Another significant change to the governor's plan came in his proposal to make the state income tax more progressive. O'Malley called for a new bracket of 6 percent for individuals making more than $150,000 a year and couples making more than $200,000. A 6.5 percent bracket would kick in for all income above $500,000 a year.

But the plan approved by the Senate committee would reduce those top brackets to 5 percent and 5.5 percent. That change could help win the support of Montgomery County legislators.

"The sense is that our county may be disproportionately impacted by that, and unlike other parts of the state, we sit across the river from Virginia and down the road from D.C.," said Del. Brian Feldman, the Democrat who chairs the Montgomery County delegation.

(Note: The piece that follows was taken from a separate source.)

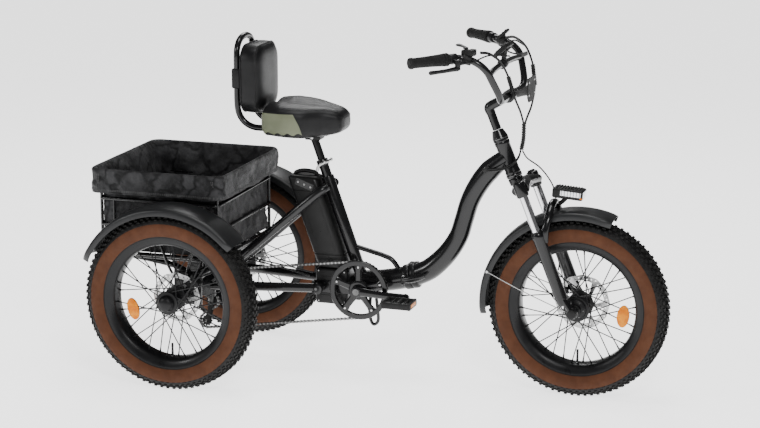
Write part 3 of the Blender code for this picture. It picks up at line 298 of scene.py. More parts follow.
HIDE = {"name": "black_leather", "colour": (0.006, 0.006, 0.006), "roughness": 0.4, "specular": 0.22}
HIDE_TINT = (16, (0.004, 0.004, 0.0045), (0.008, 0.008, 0.0085))
HIDE_ROUGH = (30, 0.36, 0.42)
HIDE_GRAIN = [(CELLS, 620, 0.0004, 0.55), (CLOUD, 1800, 0.0001, 0.4)]


def saddle_leather():
    """Black leather with an olive panel let into the rear of each side, above a scalloped skirt."""
    look = Look(**HIDE | {"name": "saddle_leather"})
    split = look.add("ShaderNodeSeparateXYZ")
    look.link(look.place, split.inputs["Vector"])
    along, across, up = (split.outputs[k] for k in ("X", "Y", "Z"))
    depth = look.combine(0.86, up, "SUBTRACT")
    lean = look.combine(look.combine(look.combine(0.65, look.combine(depth, 4.0, "MULTIPLY"), "SUBTRACT"), depth,
                                     "MULTIPLY"), -0.27, "ADD")
    scallop = look.combine(look.combine(look.combine(along, 190.0, "MULTIPLY"), 0.0, "SINE"), 0.0038, "MULTIPLY")
    edges = (look.combine(lean, along, "SUBTRACT"),
             look.combine(up, look.combine(scallop, 0.7985, "ADD"), "SUBTRACT"),
             look.combine(0.864, up, "SUBTRACT"),
             look.combine(look.combine(across, 0.0, "ABSOLUTE"), 0.055, "SUBTRACT"))
    panel = 1.0
    for edge in edges:
        panel = look.combine(panel, look.ramp(edge, 0.0, 1.0, 0.0, 0.0012), "MULTIPLY")
    black = look.tint(look.cloud(HIDE_TINT[0]), *HIDE_TINT[1:])
    olive = look.tint(look.cloud(14), (0.105, 0.116, 0.072), (0.142, 0.154, 0.1))
    look.choose(panel, black, olive)
    look.bump(panel, 0.0006, 0.7)
    look.rough(look.cloud(HIDE_ROUGH[0]), *HIDE_ROUGH[1:])
    for texture, scale, distance, strength in HIDE_GRAIN:
        look.bump(texture(look, scale), distance, strength)
    return look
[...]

The Senate's plan also eliminated benefits that O'Malley had built into his income tax plan to help offset the impact of the sales tax increase on low- and middle-income Marylanders. O'Malley's proposal included a new lower bracket for the first $15,000 in income, which the Senate deleted. He also called for a tax credit for low-income workers to offset some of the higher sales tax, which the Senate also rejected.

Other parts of O'Malley's plan made it through largely intact. His slots proposal easily cleared the committee and won the support of some Republicans. The biggest change was to increase the take for slots parlor operators from 30 percent to 33 percent, a change that senators said was necessary to ensure the development of high-quality facilities.

The panel approved two other O'Malley proposals: to close a so-called loophole that allows companies to transfer real estate without paying the transfer tax and to double the tobacco tax to $2 per pack of cigarettes. The Senate previously blocked both of those measures.

The committee also set aside more than $50 million from the new tax measures for Chesapeake Bay cleanup. About $400 million would go to transportation projects.